Comment a-t-on mis fin aux “phénomènes malsains » dont parle le rapport du Comité du Parti pour le Heilongkiang ? Le rapport lui- même ne répond pas directement à la question. Mais celui du Comité du Parti pour le District de Chouangtcheng, pièce annexée au rapport du Comité provincial, le fait en ces termes :
Grâce à la planification d’ensemble, qui combine la direction exercée par la cellule du Parti avec le libre consentement des masses, la tendance erronée d’écarter des coopératives les familles pauvres a pu être corrigée, la concentration excessive de cadres en un même endroit a pris fin, on ne se dispute plus les cadres et les membres, les liens entre coopératives et équipes d’entraide ont été resserrés, on a fait échec aux tentatives des paysans riches et des paysans moyens aisés d’organiser des coopératives de paysans riches ou des équipes d’entraide de forme rudimentaire, et le plan de la cellule du Parti se trouve réalisé pour l’essentiel.

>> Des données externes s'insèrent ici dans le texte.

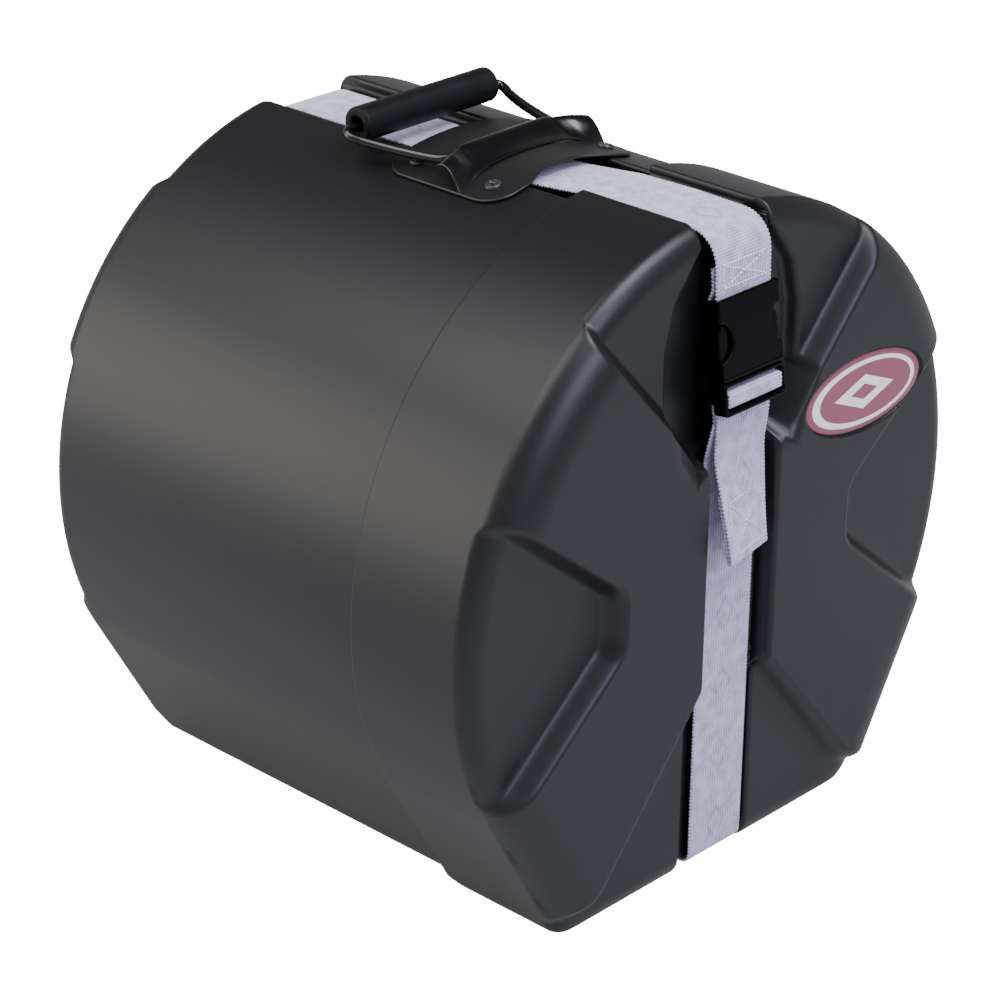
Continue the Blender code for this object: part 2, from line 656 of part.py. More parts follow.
def curved_sheet(name, half_angle_low, half_angle_high, radius, thickness, start, end, corner_radius):
    """A rounded rectangle wrapped on the barrel between two angles and two places along Y"""
    low = radius * half_angle_low
    high = radius * half_angle_high
    middle = (low + high) / 2
    half = (high - low) / 2
    flat = [(middle - half, start), (middle + half, start), (middle + half, end), (middle - half, end)]
    outline = round_corners(flat, [corner_radius] * 4, steps=CORNER_STEPS, closed=True)
    work = bmesh.new()
    verts = [work.verts.new((x, y, 0)) for x, y in outline]
    face = work.faces.new(verts)
    grown = bmesh.ops.extrude_face_region(work, geom=[face])
    top = [item for item in grown["geom"] if isinstance(item, bmesh.types.BMVert)]
    bmesh.ops.translate(work, verts=top, vec=(0, 0, thickness))
    slices = round((high - low) / (radius * SHEET_FACET_ANGLE))
    for k in range(1, slices):
        place = low + (high - low) * k / slices
        bmesh.ops.bisect_plane(work, geom=work.verts[:] + work.edges[:] + work.faces[:],
                               plane_co=(place, 0, 0), plane_no=(1, 0, 0))
    for vert in work.verts:
        angle = vert.co.x / radius
        x, z = radial(angle, radius + vert.co.z)
        vert.co = (x, vert.co.y, z)
    return mesh_from(name, work)


def rivet_places():
    """Name, angle from straight up, and Y of each rivet"""
    angle = asin(RIVET_X / PLATE_OUTER_RADIUS)
    for end, y in (("front", FRONT_Y + PLATE_FRONT_DEPTH + RIVET_EDGE),
                   ("rear", FRONT_Y + PLATE_REAR_DEPTH - RIVET_EDGE)):
        for side, flip in (("left", -1), ("right", 1)):
            yield f"{end}_{side}", flip * angle, y


def backing_strip(name, flip, growth, radius, thickness):
    """A strip inside the base under the two rivets of one side, or the room that it needs"""
    angle = flip * asin(RIVET_X / PLATE_OUTER_RADIUS)
    half = (BACKING_HALF_WIDTH + growth) / radius
    start = FRONT_Y + PLATE_FRONT_DEPTH + RIVET_EDGE - BACKING_HALF_WIDTH - growth
    end = FRONT_Y + PLATE_REAR_DEPTH - RIVET_EDGE + BACKING_HALF_WIDTH + growth
    corner = BACKING_HALF_WIDTH / 2
    return curved_sheet(name, angle - half, angle + half, radius, thickness, start, end, corner)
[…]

En outre, on a augmenté de 40 pour cent l’effectif des deux coopératives déjà établies, mis en place l’infrastructure de six nouvelles et organisé deux équipes d’entraide. Nous estimons que si tout va bien, la coopération sera réalisée l’année prochaine [c’est-à-dire en 1955] dans tout le tsouen. A l’heure actuelle, les masses s’emploient à accomplir le plan de cette année pour le développement de la coopération agricole, à augmenter la production et à garantir une bonne récolte. Et voici quelle est l’opinion générale des cadres : « Heureusement que nous avons agi de la sorte, sinon quel désordre ! Rien n’aurait marché cette année et les effets s’en feraient encore sentir l’année prochaine. »
Alors, travaillons tous dans ce sens !
Planification d’ensemble et direction renforcée — voilà notre politique.